Tres apuntes a modo de “rentrée”

1: Thank heaven for “Gigi”. El otro día, el bloguero quedó por enésima vez rendido ante Gigi (1958), el maravilloso musical de Vincente Minnelli, que emitía Canal Hollywood en una copia espléndida, con los diálogos subtitulados en castellano pero, ¡ay!, no las canciones. Urge recordar que la historia en que se inspira la perpetró una mujer, Colette, pero nadie lo diría viendo la película, porque lo que la escritora denunciaba Minnelli parece exaltarlo, no en vano lo que a él le interesa es la alegría: los colores, los decorados, el vestuario, la elegancia de los manteles y la cubertería del Maxim’s, el movimiento, la música y el baile, la luz, el ritmo; la riqueza visual, en suma. Y el amor, claro, y ahí es donde nos ofrece el enaltecimiento de las lolitas. Hoy, con la desmesurada hipocresía disfrazada de corrección política que nos invade, una película como Gigi iría directamente, con todo el equipo que la facturó, a la hoguera de la inquisición. La película empieza y termina en el Bois de Boulogne del año 1900, con el viejo verde Maurice Chevalier cantando «Thank heaven for little girls» mientras contempla unas niñas jugando en el césped. ¿Una incitación a la pederastia? La jovencita Gigi es instruida en las altas esferas sociales (por su propia tía abuela) para satisfacer a todos los galanes que merodeen a su alrededor como moscas; aprende las mejores maneras de encenderles el puro a los caballeros, magnífica metáfora fálica. Woody Allen cita Gigi en Día de lluvia en Nueva York (2019), y está claro que, con todo lo que está pasando el cineasta estos últimos tiempos, no es una cita inocente.

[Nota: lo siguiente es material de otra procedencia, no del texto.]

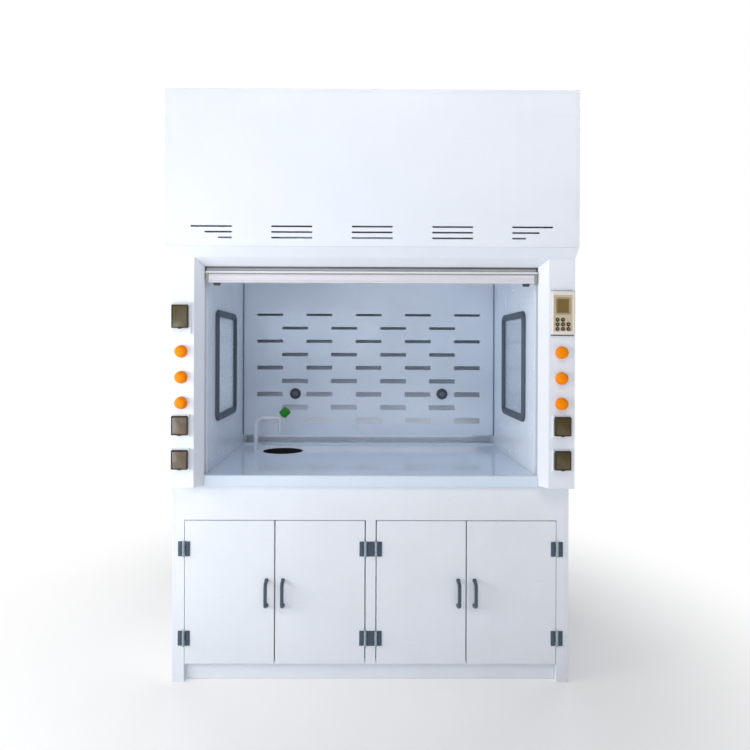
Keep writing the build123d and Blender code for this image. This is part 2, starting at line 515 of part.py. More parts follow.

Pues bien, como hoy no se puede hacer nada parecido a Gigi, hagamos bodrios como los recién estrenados ¡Que suene la música! y ¡Va por nosotras! (¡que no falten las exclamaciones!), donde vemos, respectivamente, a una suerte de señoras Miniver formando un coro y a otro grupo de mujeres que se meten a jugar a fútbol sin haber chutado jamás un balón. El problema no es que sean películas malas: es que son películas cobardes. Una película de Ed Wood puede ser mala, pero es valiente, honesta, febril y apasionada. Estas dos ofensas se limitan a cubrir la cuota de empoderamiento, no sobresaltar al respetable, masajearlo con dosis de buen rollo intolerable. ¿Qué tal si nos quedamos con Gigi y su eterno esplendor, aun a riesgo de que nos apedreen?

2: Marianico. Tiene su gracia El último show, la serie producida por Aragón TV que esta semana ha aterrizado en TV3. Como las dedicadas a Jorge Sanz o Berto Romero, se apunta a la muy atractiva fórmula de aproximarse a un famoso y penetrar en su intimidad. Aquí el sujeto sometido a exploración es Miguel Ángel Tirado, popularmente Marianico el Corto, inolvidable en sus apariciones en No te rías, que es peor. Sin su disfraz de baturrico, Tirado es ahora un viejo amargado, deprimido (sus razones tiene, que no desvelaremos), que reniega del cómico que fue aunque todavía se vea obligado a perpetuarlo en bolos de mala muerte. Todo perfecto, salvo que TV3 ha vuelto a cometer uno de sus habituales delitos: doblar al catalán un producto que todos entendemos en castellano, y nada menos que con la muy reconocible voz de Joan Pera en el papel principal. Vamos a ver: ¿qué gracia le haría a Pera que TVE emitiera una representación de El fantasma de Canterville con Santiago Segura usurpando su voz? Menos mal que el mando a distancia nos permite restituir la versión original.

3: Parrish. ¿Alguien se acuerda de Robert Parrish? Este año se cumplirán 25 de su fallecimiento y sería justo que se le recordara con una retrospectiva, pues es el típico cineasta que urge redescubrir. Tiene obras de valor, como Más rápido que el viento (1958), Más allá de Río Grande (1959) o la más bien subestimada Llanura roja (1954). O San Francisco Story (1952), que tanto admiró Pere Gimferrer. Y sus dos primeros largometrajes, dos modélicos thrillers de serie B, ambos del 51: Cry Danger, con Dick Powell, y El poder invisible, con un descomunal Broderick Crawford.